How Not To Bury A Dead Horse

By Ernest F. Reynolds © 1991

Issue: March, 1991

The powerful wagon teams hauling freight throughout mountainous terrain were passing into oblivion in the second quarter of this century. "Big E," my Uncle, drove, seated high above a matched span of Blue Percherons which he reluctantly replaced with a truck. No work and much oats made the horses frisky. Capering wildly, big Fred collided with an auto, breaking his leg. Leg breaking is a fatal kind of illness for a horse - its cure is a single bullet. Near a huge maple tree in a creek bottom, Fred was given last rites, right between the eyes.

To Crit Smith, his former groom, the bereaved owner let a two dollar contract for interment. A week later an Italian miner came complaining, "Ima tella you, if Mr. Crit donta bury dat hors, we gonna hafta move. Heesa fast rot, dat hors."

"Who's going to rot, you yammering Tally learn to speak or go back to Italy," my uncle told him.

"Ima happy to maka da trip. Crit no bury dat hors we all hafta go. Flyza so bad, can noa see da hors no Mr. Crit."

My flabbergasted uncle said, "Come Ernie, let's go stop this yapping." We found Crit highly demoralized.
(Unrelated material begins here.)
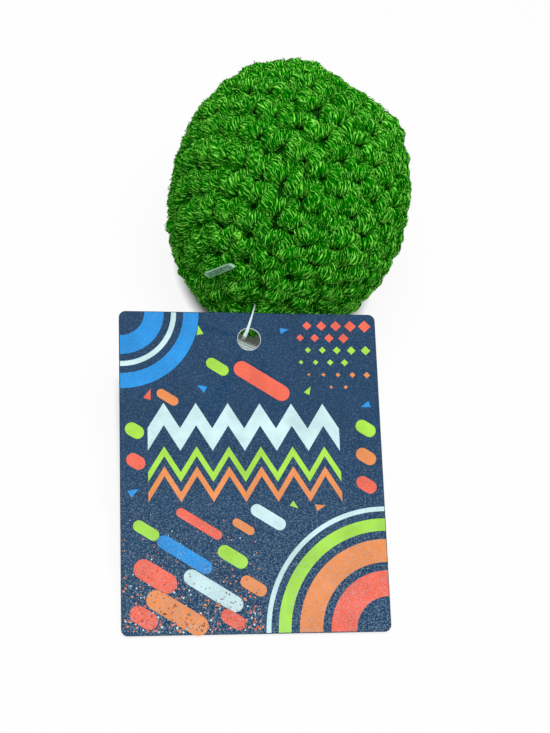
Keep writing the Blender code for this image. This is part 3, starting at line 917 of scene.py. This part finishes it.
# Coated card, offset printed under a satin film: inks with a faint cloudy
# change of tone and a speckle of pale grain that thickens towards the foot.
# A printed grain is finer than this one of 0.3 mm, which is coarse to show.
GRAINS_PER_MM = 3.6
PATCHES_PER_MM = 0.16
GRAIN_COLOUR = "#A9C8DA"
# The share of the card that the grain covers, and the range of the tone
GRAIN_AT_FOOT, GRAIN_AT_HEAD = 0.46, 0.11
DARK_PATCH, PALE_PATCH = 0.84, 1.06

printed_card, card_shader = start_material("satin_printed_card", {
    "Roughness": 0.55, "Specular IOR Level": 0.12})
# Colour per face: the inks, the board and the outer edge's painted shade
face_colour = node(printed_card, "VertexColor", {"layer_name": "ink"})
on_card = {"Vector": (node(printed_card, "TexCoord"), "Object")}
grain = node(printed_card, "TexNoise",
             {"Scale": GRAINS_PER_MM / MM, "Detail": 1.0, "Roughness": 0.6}, on_card)
patches = node(printed_card, "TexNoise",
               {"Scale": PATCHES_PER_MM / MM, "Detail": 3.0, "Roughness": 0.65}, on_card)
up_card = node(printed_card, "VectorMath",
               {"operation": "DOT_PRODUCT", 1: tuple(tag_up)}, {0: on_card["Vector"]})
middle_up = float(tag_middle @ tag_up)
spread = node(printed_card, "MapRange", {
    "From Min": middle_up - TAG_HALF_HEIGHT, "From Max": middle_up + 10 * MM,
    "To Min": GRAIN_AT_FOOT, "To Max": GRAIN_AT_HEAD},
    {"Value": (up_card, "Value")})
amount = node(printed_card, "MapRange",
              {"From Min": 0.47, "From Max": 0.7}, {"Value": (grain, "Fac")})
share = node(printed_card, "Math", {"operation": "MULTIPLY"},
             {0: (amount, "Result"), 1: (spread, "Result")})
tint = node(printed_card, "MapRange", {
    "From Min": 0.35, "From Max": 0.65, "To Min": DARK_PATCH,
    "To Max": PALE_PATCH}, {"Value": (patches, "Fac")})
clouded = node(printed_card, "VectorMath", {"operation": "SCALE"},
               {0: (face_colour, "Color"), "Scale": (tint, "Result")})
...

He had begun to dig hard by the base of the maple.

His blistered hands oozed water from inflamed blisters. "I'll bury Old Fred if I wear my arms off to their stinking pits," he blubbered.

Uncle turned to a group of rapidly assembling miners and said, "Let's get some tools and give Crit a hand with his horse." They bustled about, starting far away from the tree's roots, they hastily dug the grave. Chopping off his legs, he toppled in. Fred toppled, not my uncle or Crit.

With painfully sore hands, Crit withdrew the Two Spot from his bib, and passed it back to my uncle who had paid him in advance. Where do you find good help like Crit now-a-days? Uncle declined the offer; plying Crit generously from a stone demijohn, then salved the lad's hands with soothing black axle grease. Crit insisted on buying the diggers a short beer.

Brewed in Huntington, West Virginia, Rockwood beer was five cents per shorty. With his painfully sore hands Crit presented the two dollar bill. A roar went up! Sixteen brawny miners clamored and fought for that tab.

The Tally wasn't having difficulty being understood. With bare knuckles and elbows he cleared the way. Waving the tab on high, he took a low sweeping bow, danced a jaunty hornpipe and said, Treata Mia."

To paraphrase Kipling, "I'll meet them later on. In that land where they be gone. I'll have a frosty brew. With all that motley crew. And I hope I'll show real class..." Like Crit and Tally.